I realize gushing over an autographed mini-basketball isn’t exactly the smartest thing to do for someone who still harbors hopes of getting back into sportswriting for a living (once again, if you’re hiring, email me at defiantlydutch@yahoo.com!). And today, the thought of asking someone for an autograph—particularly someone I’d covered months earlier, even if he was a retiring icon surrounded by fellow icons of his sport—makes me shudder.

But back then, I didn’t know any better. And even knowing what I know today, I’ve got no regrets about going into fanboy mode around VBK at 20 years old. Nearly 15 years later, I still haven’t covered anyone as interesting as him.

He was different—a living legend yet one whose ratio of accessibility to accomplishment was completely out of whack, and in a good way. He was a guy who came within two points of winning an NBA title with the Lakers, yet he lived at Twin Oaks and, I believe, coached Hofstra’s tennis team for a while.

I couldn’t believe it when the sports editor of The Chronicle told me I could just go to the Physical Fitness Center and talk to VBK after a practice. The first time I ever interviewed VBK after a game, he invited me into his office and offered me a beer and half his sandwich.

VBK loved his beer, something he noted during his hilarious speech at the Crest Hollow. He ranted and raved about how the doctors told him he could no longer drink real beer after his heart attack scare earlier in the year, so he was stuck drinking O’Douls.

He eschewed glitz and glamour in favor of sweatpants, sweaters and an authentic love for basketball and teaching. Upon retiring from Hofstra, he said he hoped he taught his players important things about punctuality and professionalism.

He also had no interest in coddling large egos or compromising his beliefs. VBK told Wilt Chamberlain to stay seated after the Lakers mounted a stirring comeback in Game Seven of the 1969 NBA Finals, a decision that surely played a big part in his vagabond late-career path to the backwoods of the ABA, the WBL (Women’s Basketball League) and a Mississippi high school before he landed at Lafayette, Hofstra and, for a brief time in 1996, the United States Basketball League.

It’s a cool memento of a bygone era, that basketball signed by VBK and three other guys. And it’s one I’ve saved from the cats. For good.

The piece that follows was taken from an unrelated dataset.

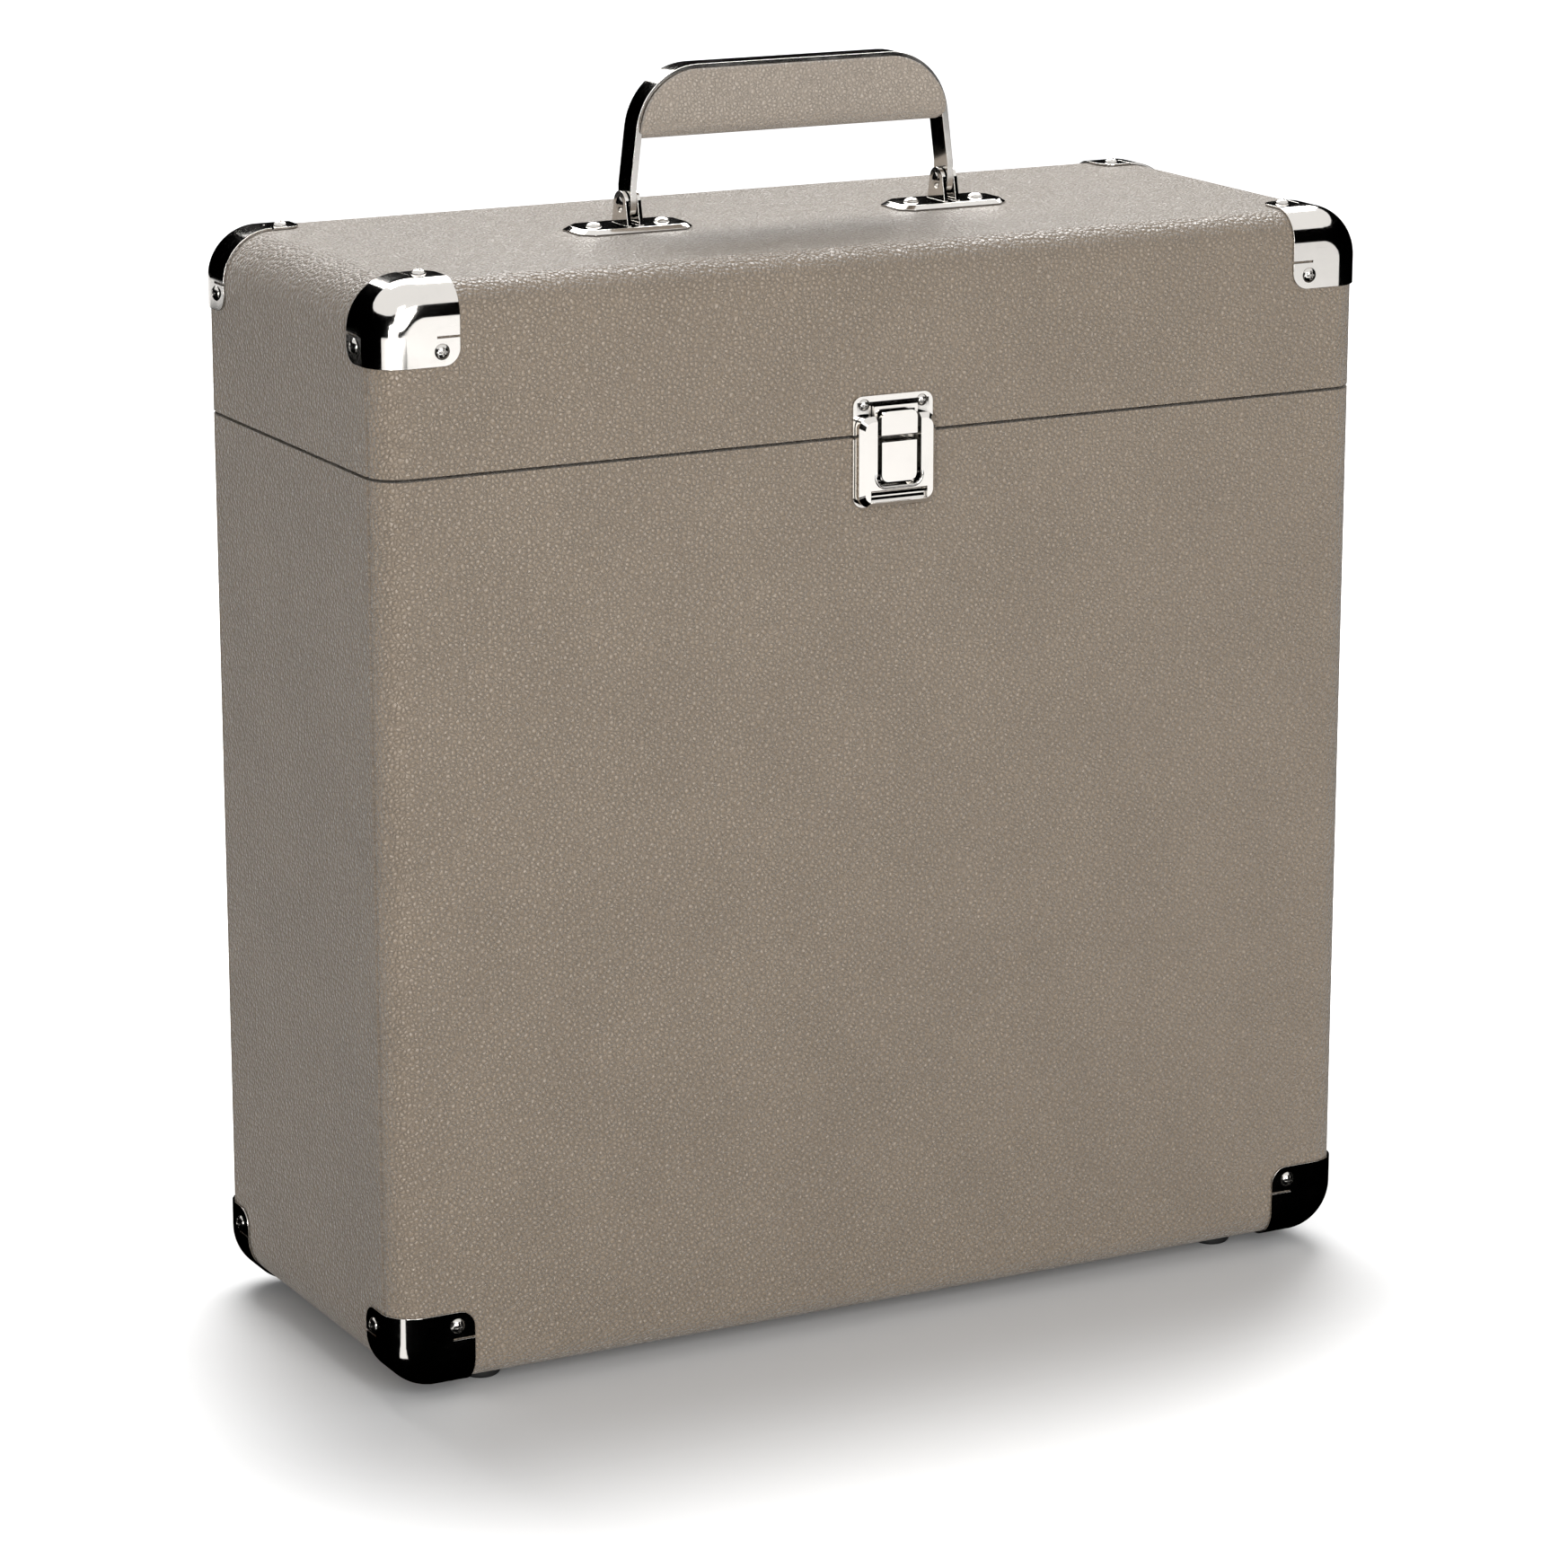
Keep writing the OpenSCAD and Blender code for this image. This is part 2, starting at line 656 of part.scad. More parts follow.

Email Jerry at defiantlydutch@yahoo.com.


KACattack said...

Many moons ago, David Cone was the special guest at one of those little league baseball trophy dinner things and my mother took the once in a lifetime photo of him and my brother. Only she completely cut off his head from the picture, so all you see is my brother with some dude's arm around his shoulder and of course no one believes it was actually David Cone.

Cake Sitter said...

Wait, you have a basketball (albeit a "mini" one) signed by VBK, Lou Carnesecca, Pete Carril and Bill Bradley and you kept it in your parents' basement under God knows what? Oh, Beach.

Cake Sitter said...

Any chance of bringing back the painted chest "V-B-K" chants at Flying Dutchmen games?

He was one of a kind, and Hofstra was lucky to have him -- twice!

The Icepick said...

Re: your parents' cats. What a bunch of pussies.

Cake Sitter said...

KacAttack: Um, if Beach got less sleep and approved these comments sooner, I could have responded to you in the middle of the night last night and said that Yeah, sure, it's David Cone and not Frank Rizzo with his arm around your brother.